Na continuação do domingo passado…, dizia eu da necessidade de retocar as Bases da Comunidade. De que se trata? Que são as Bases? Quando a Comunidade nasceu, já eu tinha corrido mundo, nomeadamente França…, em tempo pós-conciliar, no qual a paróquia entrava em crise dando lugar a ideias e práticas novas. De comunidade, a paróquia tinha passado a ser apenas um território, com fronteiras e marcações; de um lado da rua, era uma paróquia, mas, do outro em frente, era já outra, ambas tinham nome próprio, quem lá vivia era aí que tinha de ser cristão.

Só que o mundo estava passar de rural a urbano. E, na urbe > cidade, há uma liberdade normal. Enquanto na aldeia só se podia ir à tasca do Olímpio, porque não havia outra, na cidade eu vou ao café de que gosto ou me dá mais jeito. E, enquanto na minha aldeia não me resta senão ir à missa à minha paróquia, na cidade, vou aonde quero, seja por que razão for. E ninguém tem nada a ver com isso, Santa Liberdade! Não vou ao Candal, vou à Serra do Pilar, por mil razões.

Dizia eu que, em França e na Alemnanha sobretudo, na década de 60, estava muita coisa a mudar: nasciam comunidades não paroquiais mas desejadas, na procura de uma igreja desenhada pelo Vaticano II, não institucional, mas Povo de Deus, etc., etc. Paulo VI diria assim, em 1975, tinha já nascido a Serra do Pilar: essas comunidades”[nascem] do desejo e da busca de uma dimensão mais humana do que aquela que as comunidades eclesiais mais amplas dificilmente poderão revestir, sobretudo nas grandes metrópoles urbanas contemporâneas, onde é mais favorecida a vida de massa e o anonimato ao mesmo tempo” (EN 58.b). Trata-se, pois, de Comunidades abertas, não homogéneas, nem inspiradas numa determinada espiritualidade nem agregadas a um qualquer movimento ou organização de inspiração religiosa. Com esta explicação, já todos percebem muita coisa.
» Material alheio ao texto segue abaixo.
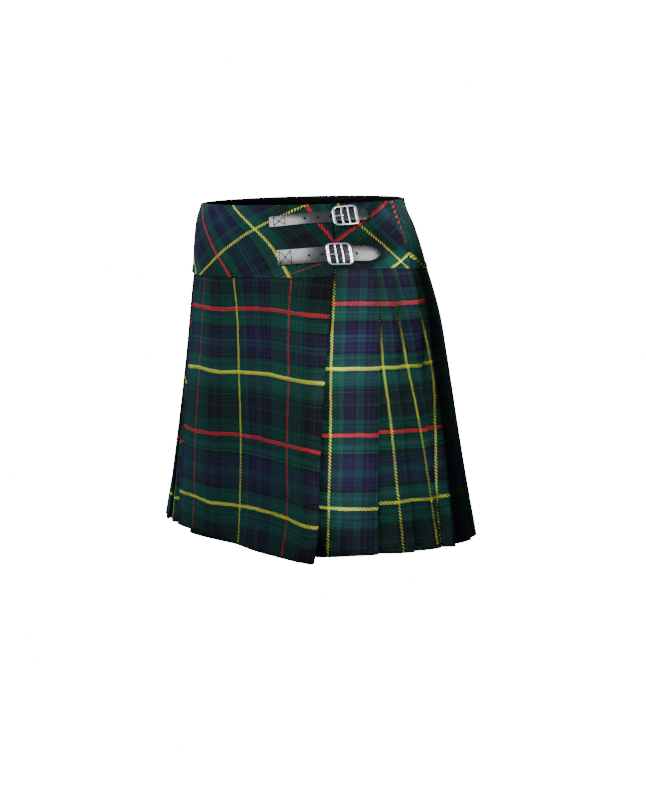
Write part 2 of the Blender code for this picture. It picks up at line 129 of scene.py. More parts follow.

Eu andava por França, à procura destas coisas, dizia. E quando vim aqui parar… nunca fui capelão nem nada, e sempre pensei que se conseguisse criar uma comunidade nova, preocupada com questões essenciais e não com dinheiros nem novenas (excetuada a única, do Natal), comunidade de irmãos na fé e, logo, na Caridade, não hesitaria. Claro que quem para aqui me mandou não pretendia uma coisa destas. Por isso, houve muitos problemas à nascença. Mas nasceu. E, depois, a criança teve muitos problemas…, não é para aqui, pelo menos hoje. Nasceu e cresceu, tem 41 anos, e tem hoje um bispo que, ao seu tempo, depois de mim, fez o que eu fiz em França, disse-mo aqui…

Claro que nascida e crescida a comunidade, ela não era (nem é ainda) conhecida pelo Direito (Canónico) – que o Direito chega sempre depois da Realidade – … Mas tinha que haver ordem e algumas regras. Por exemplo: aqui, quase desde o início, quisemos que a Missa não tivesse nada a ver com dinheiro; aqui não haveria peditórios, mas ofertórios e partilha de bens, nem batismos na Eucaristia de um qualquer domingo à vontade do freguês, etc… Foi então necessário escrever algumas “coisas” básicas que afirmassem a identidade de uma novidade eclesial: o Concílio tinha deixado claro que a Igreja não é uma instituição mas um Povo de Deus composto de crentes, homens e mulheres.

Nasceram assim as Bases da Comunidade, estávamos em 1976. Revistas já várias vezes e teologicamente enriquecidas, pedem agora (de novo) alguma revisão, algo que se pretendeu acontecesse no ano dos 40. Fá-lo-emos então no próximo sábado, 23 de janeiro. Somente a quem queira e possa participar na Assembleia se entregou já e entrega ainda, no fim da celebração de hoje, o texto das mesmas Bases, para que essas pessoas possam participar no debate. Este trabalho, que não ficará certamente terminado no próximo sábado, haveria de estar pronto.